The first publicly identified instance of plagiarism by Gay comes from her failure to properly cite sources in her 1993 essay, “Between Black and White: The Complexity of Brazilian Race Relations,” published by Origins magazine, then a Canadian print publication.

At the time it was published, Gay was a graduate student at Harvard.

In that essay, Gay’s article included few citations of her sources but contained a “Suggestions for Further Reading” list that includes the work of George Reid Andrews, from whom she lifted one sentence almost verbatim and borrowed other key language. Nowhere did Gay’s essay cite the work of David Covin, whose work and language she also used and failed to credit.

In her 1997 dissertation entitled, “Taking Charge: Black Electoral Success and the Redefinition of American Politics,” Gay lifted one paragraph almost verbatim from a paper published in 1996 by scholars Bradley Palmquist and Stephen Voss without citing their work. In another instance, Gay copied specific language from the duo without attribution in either quotations or citations.

CNN spoke to Voss, who was Gay’s teaching fellow in her quantitative analysis class and is now an associate professor of political science at the University of Kentucky.

Voss told CNN that Gay technically plagiarized him in two instances, but said he felt it was “inconsequential in a scholarly sense.”

“It’s not at all the reason why her dissertation was, you know, valued by anybody,” Voss said, referring to Gay winning the Toppan Prize for best dissertation in political science while at Harvard.

Voss said he does not want to see Gay punished for her actions and said that a far more significant offense would be to steal an idea or insight from him.

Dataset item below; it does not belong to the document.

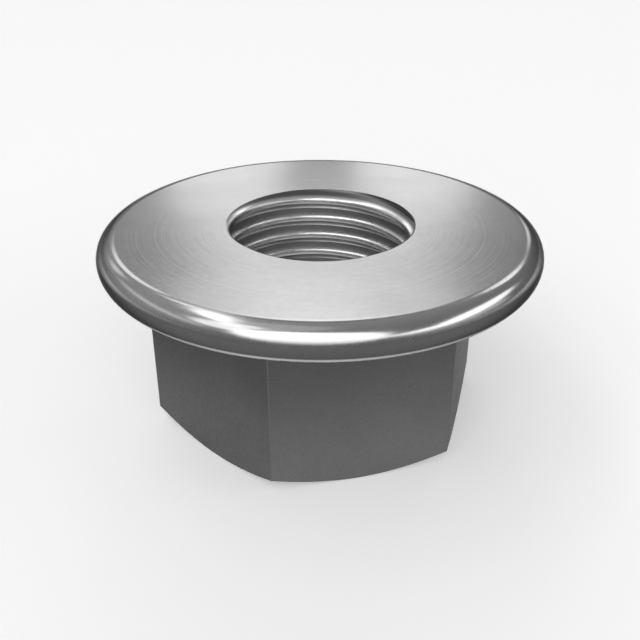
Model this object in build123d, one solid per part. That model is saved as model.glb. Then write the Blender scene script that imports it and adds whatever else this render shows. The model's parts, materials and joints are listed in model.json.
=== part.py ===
from build123d import *
import os
from math import ceil, cos, radians, tan

# Hexagon flange nut with an M10 x 1 fine thread, in millimetres.
# It stands on its hexagon end at z = 0, with the bearing face of the flange on top.
# The thread axis is the z axis, and two flats of the hexagon face +y and -y.

# Overall form
across_flats = 15.0
nut_height = 10.0
flange_diameter = 21.8

# Flange: a full round rim, with a shallow cone from the rim to the hexagon
rim_thickness = 1.8
flange_cone_angle = 20.0

# Hexagon end: a cone takes the six corners off, its circle just inside the flats
corner_chamfer_angle = 30.0
chamfer_circle_inset = 0.05

# Thread: right-hand, ISO profile. It runs out sharp through the bearing face, which the middle
# of the groove reaches at the start angle, and the hexagon end has a countersink just wider
thread_diameter = 10.0
thread_pitch = 1.0
thread_flank_angle = 30.0
thread_start_angle = 73.0
countersink_margin = 0.05
countersink_angle = 120.0

# Standard shares: the profile's full triangle is cut off by a quarter at the crests
# and by an eighth at the roots
hexagon_sides = 6
crest_share = 1 / 4
root_share = 1 / 8

# The long crest is divided by planes through the axis, at these angles from the thread's start
crest_division_angles = (30, 120)
crest_radius_tolerance = 1e-4

# How far a cutting tool reaches past the surface that it cuts
overcut = 1.0

# Worked out from the sizes above
thread_triangle = thread_pitch / 2 / tan(radians(thread_flank_angle))
minor_diameter = thread_diameter - 2 * (1 - crest_share - root_share) * thread_triangle
countersink_diameter = thread_diameter + 2 * countersink_margin
corner_radius = across_flats / 2 / cos(radians(180 / hexagon_sides))
rim_radius = rim_thickness / 2
rim_centre_radius = flange_diameter / 2 - rim_radius
rim_centre_height = nut_height - rim_radius


def on_profile_plane(*points):
    """A straight-sided face on the plane y = 0, through points (radius, height)."""
    return make_face(Plane.XZ * Polyline(*points, close=True))


def hexagon():
    """The prism that the spanner holds, up to the middle of the rim."""
    outline = RegularPolygon(across_flats / 2, hexagon_sides, major_radius=False)
    return extrude(outline, rim_centre_height)


def flange():
    """The round disc: bearing face, full round rim, and the cone that runs in to the hexagon."""
    rim = CenterArc((rim_centre_radius, rim_centre_height), rim_radius, 90, flange_cone_angle - 180)
    cone_start = rim @ 1
    cone_run = cone_start.X - thread_diameter / 2
    cone_end = cone_start - Vector(cone_run, cone_run * tan(radians(flange_cone_angle)))
    inside = Polyline(cone_start, cone_end, (0, cone_end.Y), (0, nut_height), rim @ 0)
    return revolve(make_face(Plane.XZ * (rim + inside)), Axis.Z)


def corner_cutter():
    """A ring with a conical inside that takes the six corners off at the hexagon end."""
    inner = across_flats / 2 - chamfer_circle_inset
    outer = corner_radius + overcut
    rise = (outer - inner) * tan(radians(corner_chamfer_angle))
    ring = on_profile_plane((inner, 0), (outer, rise), (outer, -overcut), (inner, -overcut))
    return revolve(ring, Axis.Z)


def countersink_cutter():
    """A cone that opens the bore's mouth at the hexagon end."""
    slope = tan(radians(countersink_angle / 2))
    tip_height = countersink_diameter / 2 / slope
    far_radius = countersink_diameter / 2 + overcut * slope
    return revolve(on_profile_plane((0, tip_height), (far_radius, -overcut), (0, -overcut)), Axis.Z)


def tap():
    """The bore and the thread's groove as one solid, longer than the nut at both ends."""
    top = thread_diameter / 2
    foot = minor_diameter / 2 - crest_share / 2 * thread_triangle
    half_top = root_share * thread_pitch / 2
    half_foot = half_top + (top - foot) * tan(radians(thread_flank_angle))
    turns_below = ceil((nut_height + overcut) / thread_pitch)
    turns = turns_below + ceil(overcut / thread_pitch)
    start = nut_height - turns_below * thread_pitch
    section = on_profile_plane(
        (foot, start - half_foot), (top, start - half_top),
        (top, start + half_top), (foot, start + half_foot))
    turn = sweep(section, Helix(thread_pitch, thread_pitch, top, center=(0, 0, start)), is_frenet=True)
    groove = [Pos(0, 0, number * thread_pitch) * turn for number in range(turns)]
    core = Cylinder(
        minor_diameter / 2, (turns + 2) * thread_pitch, align=(Align.CENTER, Align.CENTER, Align.MIN))
    core = Pos(0, 0, start - thread_pitch) * core
    return Rot(0, 0, thread_start_angle) * (core + groove)


def is_crest(face):
    """Whether a face is part of the thread's inner cylinder."""
    return (face.geom_type == GeomType.CYLINDER
            and abs(face.radius - minor_diameter / 2) < crest_radius_tolerance)


def divide_crests(nut):
    """Cut the thread's crest into stretches of a quarter turn or less, and close the shell again."""
    faces = []
    for face in nut.faces():
        pieces = [face]
        if is_crest(face):
            for angle in crest_division_angles:
                plane = Plane.XZ.rotated((0, 0, thread_start_angle + angle))
                pieces = [part for piece in pieces for part in piece.split(plane, keep=Keep.ALL)]
        faces += pieces
    return Solid(Shell(faces))


def flange_nut():
    """The whole nut, which is one forged and tapped piece."""
    blank = hexagon() + flange() - corner_cutter() - countersink_cutter()
    return divide_crests(blank - tap())


os.makedirs("parts", exist_ok=True)
export_step(flange_nut(), "parts/flange_nut.step")
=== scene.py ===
import json
import math
from types import SimpleNamespace

import bpy
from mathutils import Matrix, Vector


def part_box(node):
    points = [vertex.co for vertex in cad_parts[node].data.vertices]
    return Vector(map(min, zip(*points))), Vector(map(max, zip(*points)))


# The nut stands on its hexagon end with the flange on top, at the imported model's own place.
# Lamps and camera are placed in metres. The steel's finishes are placed in millimetres.
# A direction is an azimuth and an elevation in degrees, and azimuth 0 is the side of -y.

MM = 0.001

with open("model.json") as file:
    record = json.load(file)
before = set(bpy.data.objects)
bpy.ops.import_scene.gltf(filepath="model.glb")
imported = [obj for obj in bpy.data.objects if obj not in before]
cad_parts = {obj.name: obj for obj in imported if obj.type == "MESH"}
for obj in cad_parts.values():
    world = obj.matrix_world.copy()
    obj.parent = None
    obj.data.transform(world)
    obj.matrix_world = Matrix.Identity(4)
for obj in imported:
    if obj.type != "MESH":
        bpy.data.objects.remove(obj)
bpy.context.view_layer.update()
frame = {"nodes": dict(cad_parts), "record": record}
nut = frame["nodes"]["flange_nut"]
low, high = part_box("flange_nut")
mounts = {mount["name"]: mount for mount in frame["record"]["mounts"]}

CAMERA_AZIMUTH = -15.0
CAMERA_ELEVATION = 28.53
CAMERA_DISTANCE = 44.27 * MM
CAMERA_LENS = 47.45
CAMERA_SENSOR = 36.0
CAMERA_NEAREST = 1 * MM
TARGET_BELOW_FACE = 5.42 * MM

LAMP_DISTANCE = 1200 * MM
SKY_BRIGHT_SIDE = (-130, 35)
SKY_BRIGHTEST = 0.38
SKY_DARKEST = 0.08

FLOOR_HALF_WIDTH = 2.0
FLOOR_GAP = 0.02 * MM
FLOOR_WHITE = 0.80
FLOOR_GLOW = 0.28
FLOOR_ROUGHNESS = 0.9

# The nut's own places in millimetres: the bearing face, the thread, the round rim and the hexagon.
FACE = high.z / MM
CREST_RADIUS = mounts["thread"]["dims"]["r_mm"]
ROOT_RADIUS = 5.0
RIM_RADIUS = 0.9
RIM_CENTRE_RADIUS = high.x / MM - RIM_RADIUS
RIM_MIDDLE = FACE - RIM_RADIUS
RIM_BOTTOM = RIM_MIDDLE - 0.84
HEXAGON_TOP = 7.5

# Heights and radii between which one finish, painted shade or painted highlight goes over into the
# next, start first.
FACE_HEIGHTS = (FACE - 0.03, FACE - 0.01)
TURNED_HEIGHTS = (RIM_MIDDLE + 0.20, RIM_MIDDLE + 0.50)
# The rim's foot carries a painted highlight line between these heights.
RIM_HIGHLIGHT_TOP_HEIGHTS = (RIM_BOTTOM + 0.46, RIM_BOTTOM + 0.32)
RIM_HIGHLIGHT_FOOT_HEIGHTS = (RIM_BOTTOM + 0.12, RIM_BOTTOM + 0.18)
BORE_HEIGHTS = (FACE, FACE - 0.005)
# The thread's first turns below the face get a painted shade ring.
MOUTH_SHADE_HEIGHTS = (FACE - 0.8, FACE - 0.4)
BORE_RADII = (ROOT_RADIUS + 0.04, ROOT_RADIUS + 0.02)
GROOVE_RADII = (CREST_RADIUS + 0.04, CREST_RADIUS + 0.29)
WORN_RADII = (ROOT_RADIUS + 0.2, ROOT_RADIUS + 0.5)
RIM_INSIDE_RADIUS = ROOT_RADIUS + 1.0

# How far inside its edge the bearing face starts to turn down, in millimetres.
RIM_EASING = 0.10

# How much light each finish mirrors, from 0 to 1, and how rough it is, with painted shade and
# painted highlights noted below.
FACE_TONE, TURNED_TONE, TURNED_ROUGHNESS = 0.42, 0.58, 0.18
# The hexagon's tone is partly a duller forged finish and partly painted shade, darkest under the
# flange.
FORGED_AND_SHADED_TONE_AT_END, FORGED_AND_SHADED_TONE_AT_FLANGE, FORGED_ROUGHNESS = 0.185, 0.088, 0.28
# The rim's underside below the turned band is painted shade.
RIM_UNDERSIDE_PAINTED_SHADE = 0.11
# The crests' tone is a painted highlight, lighter than any steel.
CREST_PAINTED_HIGHLIGHT_TONE, CREST_ROUGHNESS = 0.95, 0.22
GROOVE_TONE, GROOVE_ROUGHNESS = 0.58, 0.32
# Painted shade in the thread's mouth.
MOUTH_PAINTED_SHADE_TONE = 0.18
# A painted highlight line along the rim's foot.
RIM_FOOT_PAINTED_HIGHLIGHT = 0.70
WORN_TURNED_TONE = 0.62
WORN_FORGED_TONE = 0.16
FACE_GRAZING_TINT = 0.55
TURNED_GRAZING_TINT = 0.10
FORGED_GRAZING_TINT = 0.30

# How many spots a noise pattern has to a millimetre, and how many finer layers lie on it.
# The drag marks are long because their pattern changes slowly with height.
CLOUD_SCALE, CLOUD_DETAIL = 0.35, 2.0
GRAIN_SCALE, GRAIN_DETAIL = 3.5, 4.0
RING_SCALE, RING_DETAIL = 9.0, 3.0
DRAG_SCALE, DRAG_DETAIL = 5.0, 3.0
DRAG_PACE = (1, 1, 0.06)
PATTERN_LOW, PATTERN_HIGH = 0.3, 0.7

# How far a pattern changes the tone, as a share of it, and the roughness.
CLOUD_TONE_SWING = 0.03
GRAIN_TONE_SWING = 0.02
RING_TONE_SWING = 0.02
FORGED_GRAIN_ROUGHNESS, TURNED_GRAIN_ROUGHNESS = 0.02, 0.006
RING_ROUGHNESS_SWING = 0.015

# How far edges are rounded, and how deep the surface's relief is, all over and as shares of it.
EDGE_ROUNDING = 0.07 * MM
THREAD_ROUNDING = 0.20 * MM
ROUNDING_SAMPLES = 8
RELIEF_DEPTH = 0.004 * MM
HEXAGON_RELIEF, RIM_RELIEF, RING_RELIEF = 1.0, 0.3, 0.1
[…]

“If Claudine had, you know, rushed into print or even to a conference, a paper that took an idea from me, then I might not have been able to get my work published ‘cause she scooped me,” he said. “That would be quite serious, even though she might not have used a single word the same. Whereas this—where the wording is the same—it’s stuff that I was not relying on in any way.”

Other academics disagreed.

“I think the feelings of the true authors are largely irrelevant,” said Michael Dougherty, a professor of philosophy at Ohio Dominican University who has written two books on plagiarism. “The way I approach it is [to] focus on the text, not on the feelings of those whose work was stolen.”

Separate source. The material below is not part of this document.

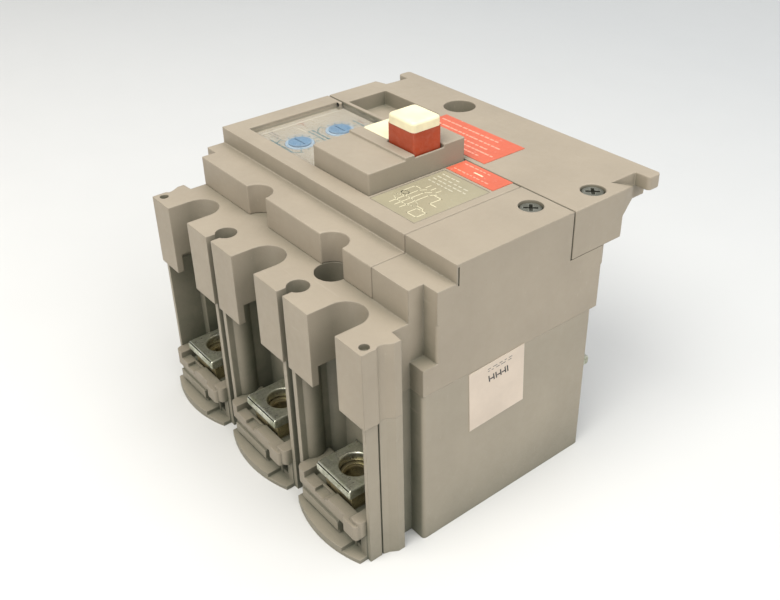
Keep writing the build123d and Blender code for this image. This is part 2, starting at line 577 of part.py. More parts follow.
def dial(y):
    """Setting dial with its collar, shaft and driver slot."""
    body = post(DIAL_X, y, PANEL_Z + 0.15, PANEL_Z + 0.7, DIAL_COLLAR_R)
    body += post(DIAL_X, y, PANEL_Z + 0.15, WINDOW_Z0 - 0.1, DIAL_R)
    body += post(DIAL_X, y, BOARD_Z1 + 3.0, PANEL_Z + 0.5, DIAL_SHAFT_R)
    body -= block(DIAL_X - 2.6, DIAL_X + 2.6, y - 0.35, y + 0.35, PANEL_Z + 0.75, TOP_Z)
    return body


def label(x0, x1, y0, y1, z):
    """Thin sticker lying on or in the top."""
    return block(x0, x1, y0, y1, z, z + LABEL_T)


def side_label(y0, y1, z0, z1):
    """Sticker on the right side, turned a little about its upper near corner."""
    sticker = block(HALF, HALF + LABEL_T, 0, y1 - y0, z0 - z1, 0)
    return Pos(0, y0, z1) * Rot(SIDE_LABEL_TILT, 0, 0) * sticker


def reset_button():
    """Red push button, standing out of its surround in the tripped state."""
    body = block(RESET_X0, RESET_X1, RESET_Y0, RESET_Y1, RESET_FOOT_Z, RESET_CAP_Z)
    body = fillet(upright_edges(body), 0.5)
    middle_x, middle_y = (RESET_X0 + RESET_X1) / 2, (RESET_Y0 + RESET_Y1) / 2
    body += post(middle_x, middle_y, RESET_STEM_Z, RESET_FOOT_Z, RESET_STEM_R)
    return body


def reset_cap():
    """Cream cap on the reset button."""
    over = 0.12
    x0, x1 = RESET_X0 - over, RESET_X1 + over
    body = block(x0, x1, RESET_Y0 - over, RESET_Y1 + over, RESET_CAP_Z, RESET_TOP_Z)
    body = fillet(upright_edges(body), 1.4)
    return fillet(top_edges(body), 0.9)


def test_button():
    """Flat cream test button with a square stem."""
    body = block(TEST_X0, TEST_X1, TEST_Y0, TEST_Y1, TEST_TOP_Z - TEST_T, TEST_TOP_Z)
    body = fillet(upright_edges(body), 1.2)
    body = fillet(top_edges(body), 0.4)
    x, y = (TEST_X0 + TEST_X1) / 2, (TEST_Y0 + TEST_Y1) / 2
    half = TEST_STEM_HALF
    return body + block(x - half, x + half, y - half, y + half, TEST_STEM_Z, TEST_TOP_Z - EPS)


# ---------------------------------------------------------------- terminals and conductors
def busbar(pole):
    """Flat conductor: cable pad in front, stab for the breaker at the back."""
    body = block(pole - BAR_HALF, pole + BAR_HALF, BAR_FRONT_Y, BAR_END_Y, BAR_Z, BAR_TOP_Z)
    body = chamfer(body.edges().filter_by(Axis.X), 0.5)
    body -= post(pole, PAD_HOLE_Y, BAR_Z - EPS, BAR_TOP_Z + EPS, PAD_HOLE_R)
    body -= post(pole, STAB_HOLE_Y, BAR_Z - EPS, BAR_TOP_Z + EPS, PAD_HOLE_R)
    return body


def terminal_nut(pole):
    """Square nut below the cable pad."""
    y0, y1 = PAD_HOLE_Y - NUT_HALF, PAD_HOLE_Y + NUT_HALF
    body = block(pole - NUT_HALF, pole + NUT_HALF, y0, y1, NUT_Z, BAR_Z)
    body = chamfer(top_edges(body), 0.4)
    body -= post(pole, PAD_HOLE_Y, NUT_Z - EPS, BAR_Z + EPS, NUT_THREAD_R)
    return body


def terminal_cage(pole):
    """Moulded tray that holds the terminal nut."""
    left, right = chamber_sides(pole)
    left += CAGE_PLAY
    right -= CAGE_PLAY
    body = block(left, right, CAGE_Y, CAGE_BACK_Y, SILL_Z, CAGE_Z)
    body = fillet(upright_edges(body).group_by(Axis.Y)[0], 1.6)
    body -= block(left + CAGE_ARM, right - CAGE_ARM, CAGE_FRONT_Y, CAGE_BACK_Y + EPS, NUT_Z, CAGE_Z + EPS)
    # front wall, lower on the left, with a key notch
    front_y0 = CAGE_Y - EPS
    body -= block(left + CAGE_ARM, pole, front_y0, CAGE_FRONT_Y + EPS, CAGE_LEFT_Z, CAGE_Z + EPS)
    body -= block(pole - EPS, right - CAGE_ARM, front_y0, CAGE_FRONT_Y + EPS, CAGE_RIGHT_Z, CAGE_Z + EPS)
    key_x0, key_x1, key_z = CAGE_KEY
    body -= block(pole + key_x0, pole + key_x1, front_y0, CAGE_FRONT_Y - 0.6, key_z, CAGE_Z)
    for x in (-POLE_PITCH / 2, POLE_PITCH / 2):
        body -= post(x, SLOT_EYE_Y, 0, CAGE_Z + EPS, SLOT_BEAD_R + CAGE_PLAY)
    # rounded post at the right arm's front
    knob = block(pole + CAGE_POST_X0, pole + CAGE_POST_X1, CAGE_Y - 0.9, 0.3, CAGE_POST_Z, CAGE_RIGHT_Z)
    return body + fillet(upright_edges(knob).group_by(Axis.Y)[0], 1.1)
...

“Conversations on plagiarism become very, very complex, and it just comes down to: is the work reliable? Are those who authored the words credited? And could a person tell that by reading?” he said.

If it is unclear, Dougherty said, then the work should be retracted.

Neither Harvard nor Gay has commented on the allegations of plagiarism in her 1997 dissertation or 1993 essay.

Plagiarism by Gay in peer-reviewed works

In addition to the “verbatim plagiarism” Gay committed as a student, there are other less serious offenses of plagiarism that appear in her work published in peer-reviewed journals.

In her 2012 article entitled, “Moving To Opportunity: the Political Effects of a Housing Mobility Experiment,” published in the journal Urban Affairs Review Gay repeatedly cited a 2003 paper from eight economists but failed to attribute them in at least two specific places where she used similar language as her source.

Plagiarism experts told CNN this is a type of plagiarism.

“We call this kind of plagiarism a ‘pawn sacrifice,’” said German academic Deborah Weber-Wulff, a recently retired professor in computer science and expert on plagiarism and its software. “If you put the citation somewhere else, or you put the citation in and have the exact words, but you forget the quotation marks… in a way you’re telling people, I used this thesis, but I forgot the quotation marks. That’s usually also a sign that you need to look for more [examples of plagiarism].”

“It’s really amazing how many people actually give you clues to where they stole the text,” she added.

Gay similarly failed to correctly attribute sources in her 2017 article, “A Room for One’s Own? The Partisan Allocation of Affordable Housing,” published in the journal Urban Affairs Review.

Gay borrowed language from Alex F. Schwartz’s 2010 book, “Housing Policy in the United States,” but attributed his work at the end of the paragraph, not sentence and did not use quotation marks.

This, too, is “a species of plagiarism,” said Dougherty, the philosophy professor who has written two books on plagiarism. “And that’s where some credit is given to the source, but it’s not in a way that a reader can tell what part belongs to that source.”

The 2017 article was one of two works Gay submitted for corrections to address, according to Harvard Crimson, but she did not submit a correction for this example. Instead, the student newspaper said, she submitted updates that added references to two more works she did not credit.

Gay submitted a correction for work in her 2001 article “The Effect of Black Congressional Representation on Political Participation,” published in the journal American Political Science Review. In it, she failed to properly attribute and quote her source, a 1990 paper from Lawrence Bobo and Franklin Gilliam.

Plagiarism experts split on punishment

While Gay currently has the support of the Harvard board, critics continue to call for her ouster, citing a “double standard” in allowing her to remain the head of a top university when she has committed plagiarism.

The university’s review into Gay’s conduct was very fast, experts told CNN. Independent reviews into plagiarism typically last much longer—anywhere from six months to several years —and noted that it is very rare for academics, or even students, to be fired or expelled for plagiarism.

“I compare this to a case: when does a man have a bald head? It’s very clear when he is bald, and it’s very clear when he is not,” said Weber-Wulff. “It’s always a gradual situation, and we can never really say, here’s the border. So that’s why there needs to be a committee that looks at it and decides, ‘Hmm, is this serious or not?’

“Now they, if they were only looking at the four articles that she published [with allegations of plagiarism], they may have decided that’s not serious. It would be the question whether they actually looked at the dissertation or not,” she said.

It’s unclear whether the independent review did.